Anche oggi è altissima la tensione al confine tra Grecia e Macedonia, dove ieri un gruppo di circa cinquecento migranti è riuscito a superare il cordone di polizia e le barriere di filo spinato sfruttando un varco ferroviario.
La polizia macedone ha respinto i migranti, che avevano iniziato a lanciare sassi e gridare “Aprite la frontiera”, sparando lacrimogeni ad altezza d’uomo. I feriti sono una trentina. Per bocca del portavoce Margaritis Schinas, che ha ricordato la “necessità di agire in conformità al diritto internazionale”, la Commissione UE ha bacchettato il governo di Skopje. Le scene di ieri “ci preoccupano molto” – ha detto Schinas – ma d’altra parte “dimostrano che l’unica soluzione è quella europea”.
Sul versante greco del confine, in condizioni igieniche precarie e con pochi viveri, sono accampate circa 6.500 persone, alcune anche da otto giorni. Nei giorni scorsi, i governi di Macedonia, Serbia, Croazia, Slovenia e Austria – tappe della “rotta balcanica” che porta in Europa occidentale i migranti in fuga dal Medio Oriente, dopo aver attraversato la Turchia, l’Egeo e la Grecia – hanno concordato di consentire la traversata a non più di 580 persone al giorno. Secondo i calcoli di Atene, a questo ritmo a marzo resteranno bloccati nei confini greci da 50 a 70 mila migranti.
La Grecia, che non è stata invitata al vertice degli altri Stati balcanici ed è obbligata a soccorrere i naufraghi dei “viaggi della speranza” salpati dalla Turchia, non ha alcuna intenzione di diventare il “Libano d’Europa” o un “magazzino di anime”. Entrambe le espressioni sono state usate nei giorni scorsi dal ministro per le Politiche migratorie Ioannis Mouzalas.
Intanto a Calais, nel nord della Francia, sono riprese le operazioni di sgombero della parte sud della Giungla, la tendopoli abitata da qualche migliaio di migranti in attesa di imbarcarsi per la Gran Bretagna.
Ieri lo sgombero è stato interrotto perché le proteste di migranti e attivisti no-border sono degenerate in scontri con i circa duecento agenti di polizia schierati a difesa degli operai incaricati di smontare le tende e abbattere le baracche lasciate libere.
Poco dopo l’inizio dei lavori, alle otto e mezzo del mattino, circa venti baracche sono state incendiate. Secondo le forze dell’ordine si sarebbe trattato di un’iniziativa presa dagli stessi attivisti per sabotare lo sgombero.
Per tutta la giornata la tensione non ha fatto altro che salire: in tarda mattinata anche qui sono iniziati i lanci di sassi, ai quali gli agenti hanno reagito con i lacrimogeni.

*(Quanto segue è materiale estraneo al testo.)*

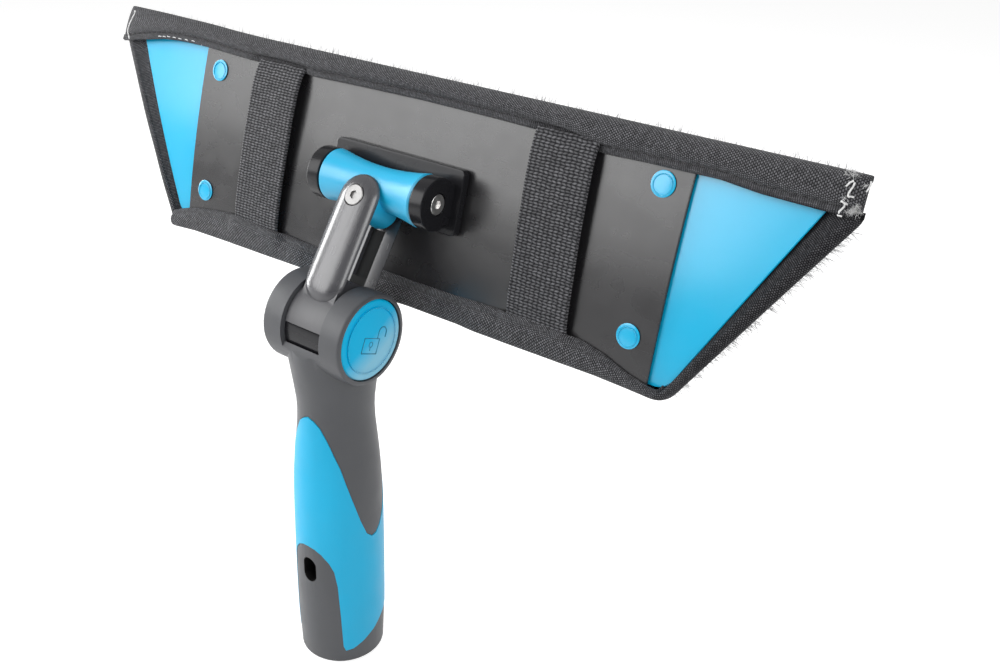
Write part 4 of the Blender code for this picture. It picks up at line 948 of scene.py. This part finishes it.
def band_place(u, v):
    """Where a point of the flat strip goes round the pad."""
    point, heading = walk(PATH, u)
    inward = Vector((-heading.y, heading.x))
    inset, y = along_section(band_rows(point, heading), v)
    ripple = noise.noise((u * BAND_RIPPLE_PITCH, v * 2, 9)) * BAND_RIPPLE * math.sin(math.pi * v)
    place = point + inward * (inset * MM)
    return Vector((place.x, (y + ripple) * MM, place.y))


band_size = (PATH_LENGTH, BAND_WIDTH)
shape = bent_sheet(PATH_STEPS, BAND_ROWS, band_place, band_size)
band = finished("edge_binding", shape, EDGE_NYLON, "head")
thicken(band, CLOTH)
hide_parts("bottom_hem", "left_end_hem", "right_end_hem")
print("edge strip:", [round(side, 4) for side in band_size])

# %% [markdown]
# ## The elastic straps
# Two bands of woven elastic are sewn under the hems and held off the plate by their own tension.
# They are flat sheets bowed gently outwards, and their ends dive under the hems.

# %% Stretch the two straps
STRAP_TOP = 36.0 * MM
STRAP_BOTTOM = -36.0 * MM
STRAP_THICKNESS = 1.3 * MM
STRAP_COLUMNS = 16
STRAP_ROWS = 48
STRAP_RIPPLE = 0.2
# The strap's front at heights along it: z and y in millimetres
STRAP_LINE = ((-36, 10.6), (-33.5, 10.0), (-31, 9.3), (-26, 8.7), (-15, 8.0), (0, 7.5), (15, 7.4),
              (26, 7.8), (31, 8.6), (34, 9.4), (36, 10.6))


def strap_place(side):
    """A function that puts a point of the flat strap on this side of the pad."""
    def place(u, v):
        z = STRAP_BOTTOM + (STRAP_TOP - STRAP_BOTTOM) * v
        y = table(STRAP_LINE, z / MM)
        x = side * (STRAP_CENTRE - STRAP_LEAN * z) + (u - 0.5) * STRAP_WIDTH
        ripple = noise.noise((u * 2, v * 5, side)) * STRAP_RIPPLE
        return Vector((x, (y + ripple) * MM, z))
    return place


strap_size = (STRAP_WIDTH, STRAP_TOP - STRAP_BOTTOM)
for side, name in ((-1, "left"), (1, "right")):
    shape = bent_sheet(STRAP_COLUMNS, STRAP_ROWS, strap_place(side), strap_size)
    strap = finished(name + "_elastic", shape, STRAP_ELASTIC, "head")
    thicken(strap, STRAP_THICKNESS)
    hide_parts(name + "_strap")
print("strap:", [round(side, 4) for side in strap_size])

# %% [markdown]
# ## The foam core and the microfibre face
# Behind the plate lies a foam pad, and behind that the microfibre that touches the glass. Foam is
# a soft slab, so a box with many cuts is pulled to the pad's outline and rounded. The microfibre is
# the same with a much livelier surface: each point is pushed in and out by noise, as pile is.

# %% A slab with the pad's outline
# How quickly a slab's unevenness changes over a metre, and the power that rounds its rim
LIVELINESS = 260
RIM_POWER = 8
RIM_ROUNDNESS = 0.98
DEPTH_CUTS = 3


def pad_slab(front, back, growth, spacing, rounding, wobble=0.0, seed=0, end_inset=0.0):
    """A slab with the pad's outline, grown by a distance, with a rounded rim and a lively surface."""
    shape = bmesh.new()
    bmesh.ops.create_cube(shape, size=2)
    cuts = {0: int(2 * PAD_TOP_HALF / spacing), 2: int(2 * PAD_HALF_HEIGHT / spacing), 1: DEPTH_CUTS}
    for axis, count in cuts.items():
        edges = [edge for edge in shape.edges
                 if abs(edge.verts[0].co[axis] - edge.verts[1].co[axis]) > 1]
        bmesh.ops.subdivide_edges(shape, edges=edges, cuts=count, use_grid_fill=True)
    middle, depth = (front + back) / 2, (back - front) / 2
    for vertex in shape.verts:
        u, w, v = vertex.co
        inset = rounding * (1 - math.sqrt(max(0, 1 - w * w * RIM_ROUNDNESS)))
        z = v * (PAD_HALF_HEIGHT + growth - inset * abs(v) ** RIM_POWER)
        half = half_length(z) + growth - end_inset
        x = u * (half - inset * abs(u) ** RIM_POWER)
        push = noise.noise((x * LIVELINESS + seed, w * 2, z * LIVELINESS)) * wobble
        vertex.co = (x, middle + w * depth + push * w, z)
    bmesh.ops.recalc_face_normals(shape, faces=shape.faces)
    return shape


print("the slab recipe is ready")

# %% The foam core
FOAM_FRONT = 17.4 * MM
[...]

Verso le cinque del pomeriggio l’intensità degli scontri ha convinto la polizia a fermare le demolizioni e ripresentarsi stamattina; ma si è assistito a episodi sporadici di violenza ancora per tutta la serata. Il bilancio di ieri è stato di cinque agenti feriti – nessuno in modo grave – e quattro fermi.
Secondo quanto ha detto il prefetto Fabienne Buccio, uno spiegamento di forze così massiccio – ieri c’erano circa dieci agenti per ogni operaio impegnato nello sgombero – si è reso necessario dopo le “aggressioni verbali e fisiche” subite nei giorni scorsi dagli operatori arrivati nel campo per cercare di convincere i migranti a trasferirsi nei centri allestiti dallo Stato.
Giovedì scorso, il tribunale amministrativo di Lille aveva deciso di smantellare una parte della tendopoli e proporre ai profughi il trasferimento in centri d’accoglienza o in container attrezzati, nella parte nord della Giungla. Il governo del presidente François Hollande aveva promesso che lo sgombero sarebbe stato “umanitario” e “progressivo”. I migranti si sono opposti per paura di essere costretti a richiedere asilo in Francia, e quindi dover rinunciare ad andare in Inghilterra. Secondo gli attivisti, invece, le autorità avrebbero messo a disposizione troppo pochi posti letto rispetto alle necessità.